Although the licensees corrective actions to prevent recurrence were not formalized at the time of this inspection, the team found the licensees approach for completing these activities to be sound. The team was unable to assess the effectiveness or completeness of these proposed actions; however, noted that the licensee had informal tools for monitoring in-progress performance. The effectiveness of the corrective actions will be evaluated during a subsequent Problem Identification and Resolution Inspection in accordance with the Reactor Oversight Program.
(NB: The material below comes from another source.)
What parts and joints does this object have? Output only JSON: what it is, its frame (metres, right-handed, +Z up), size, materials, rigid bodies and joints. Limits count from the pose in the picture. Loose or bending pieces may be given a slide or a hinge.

02.04 Independent Assessment of Extent of Condition and Generic Implications The team performed an independent extent of condition assessment and did not identify any significant issues. The team concluded that correction of the root cause, the inability of the station to identify and correct long standing equipment problems and an overall tolerance for longstanding degraded material conditions, should address any generic implications associated with implementation of the various equipment monitoring programs.

The team noted that although human performance was identified as a root cause, the licensee did not specifically conduct an extent of condition review on human performance. The team identified that additional human performance concerns in the area of configuration control and barrier impairments had been recently identified by the licensee but were not incorporated into the licensees review for the degraded cornerstone. Further review into other area such as emergency preparedness, fire protection and inservice testing and inspection may be warranted to ensure appropriate scope to the human performance issue.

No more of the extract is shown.